++++ Data ++++

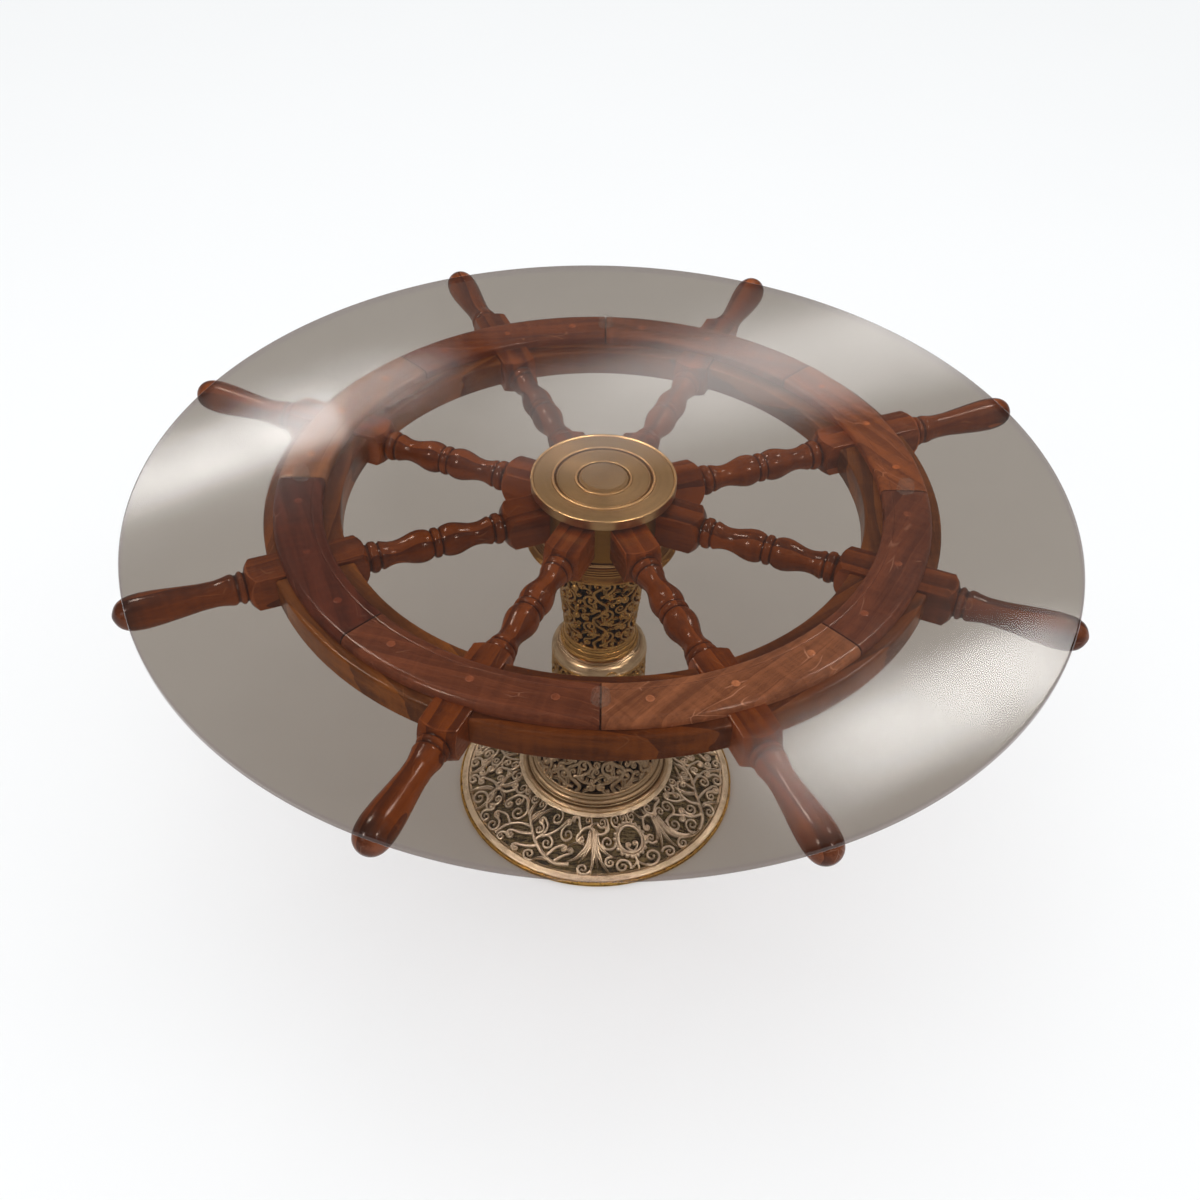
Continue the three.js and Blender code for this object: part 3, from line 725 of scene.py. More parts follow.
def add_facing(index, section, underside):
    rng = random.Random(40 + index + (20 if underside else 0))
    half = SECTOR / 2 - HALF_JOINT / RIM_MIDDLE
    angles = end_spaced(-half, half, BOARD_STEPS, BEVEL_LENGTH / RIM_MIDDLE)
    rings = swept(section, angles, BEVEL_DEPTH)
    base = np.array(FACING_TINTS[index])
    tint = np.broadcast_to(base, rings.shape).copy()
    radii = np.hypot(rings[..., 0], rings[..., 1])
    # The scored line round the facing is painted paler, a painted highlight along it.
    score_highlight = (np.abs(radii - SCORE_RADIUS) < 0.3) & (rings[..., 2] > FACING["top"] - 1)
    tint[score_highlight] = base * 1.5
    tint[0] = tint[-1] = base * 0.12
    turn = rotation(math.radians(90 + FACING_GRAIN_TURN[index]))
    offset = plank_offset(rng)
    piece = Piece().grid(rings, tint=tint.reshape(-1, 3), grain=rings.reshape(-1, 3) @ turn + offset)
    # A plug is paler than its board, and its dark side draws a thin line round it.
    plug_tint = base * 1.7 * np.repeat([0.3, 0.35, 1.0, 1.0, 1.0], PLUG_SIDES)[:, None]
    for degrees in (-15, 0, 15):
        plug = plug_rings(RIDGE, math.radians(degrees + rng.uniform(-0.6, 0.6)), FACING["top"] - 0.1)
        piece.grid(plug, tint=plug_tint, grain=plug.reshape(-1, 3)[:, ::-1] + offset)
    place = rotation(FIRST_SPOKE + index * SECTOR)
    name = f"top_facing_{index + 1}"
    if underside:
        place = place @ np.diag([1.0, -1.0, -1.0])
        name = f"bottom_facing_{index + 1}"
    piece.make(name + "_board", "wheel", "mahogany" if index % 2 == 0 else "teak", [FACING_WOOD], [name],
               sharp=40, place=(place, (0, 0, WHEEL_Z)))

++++

» Given task: Write out the data exactly as it stands.

» Exercise answer:
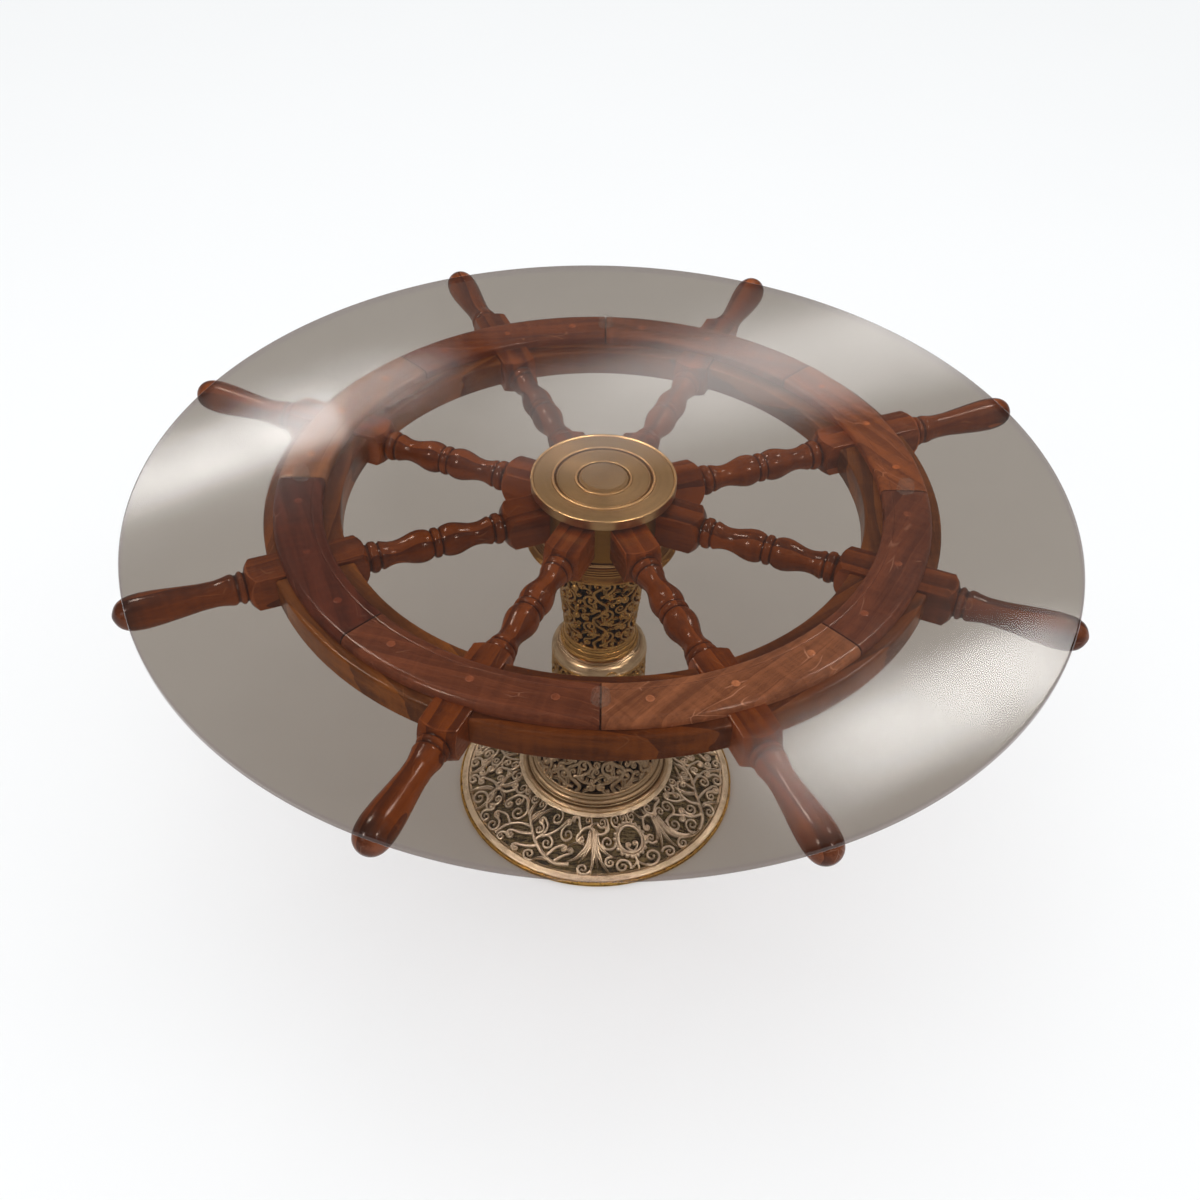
Continue the three.js and Blender code for this object: part 3, from line 725 of scene.py. More parts follow.
def add_facing(index, section, underside):
    rng = random.Random(40 + index + (20 if underside else 0))
    half = SECTOR / 2 - HALF_JOINT / RIM_MIDDLE
    angles = end_spaced(-half, half, BOARD_STEPS, BEVEL_LENGTH / RIM_MIDDLE)
    rings = swept(section, angles, BEVEL_DEPTH)
    base = np.array(FACING_TINTS[index])
    tint = np.broadcast_to(base, rings.shape).copy()
    radii = np.hypot(rings[..., 0], rings[..., 1])
    # The scored line round the facing is painted paler, a painted highlight along it.
    score_highlight = (np.abs(radii - SCORE_RADIUS) < 0.3) & (rings[..., 2] > FACING["top"] - 1)
    tint[score_highlight] = base * 1.5
    tint[0] = tint[-1] = base * 0.12
    turn = rotation(math.radians(90 + FACING_GRAIN_TURN[index]))
    offset = plank_offset(rng)
    piece = Piece().grid(rings, tint=tint.reshape(-1, 3), grain=rings.reshape(-1, 3) @ turn + offset)
    # A plug is paler than its board, and its dark side draws a thin line round it.
    plug_tint = base * 1.7 * np.repeat([0.3, 0.35, 1.0, 1.0, 1.0], PLUG_SIDES)[:, None]
    for degrees in (-15, 0, 15):
        plug = plug_rings(RIDGE, math.radians(degrees + rng.uniform(-0.6, 0.6)), FACING["top"] - 0.1)
        piece.grid(plug, tint=plug_tint, grain=plug.reshape(-1, 3)[:, ::-1] + offset)
    place = rotation(FIRST_SPOKE + index * SECTOR)
    name = f"top_facing_{index + 1}"
    if underside:
        place = place @ np.diag([1.0, -1.0, -1.0])
        name = f"bottom_facing_{index + 1}"
    piece.make(name + "_board", "wheel", "mahogany" if index % 2 == 0 else "teak", [FACING_WOOD], [name],
               sharp=40, place=(place, (0, 0, WHEEL_Z)))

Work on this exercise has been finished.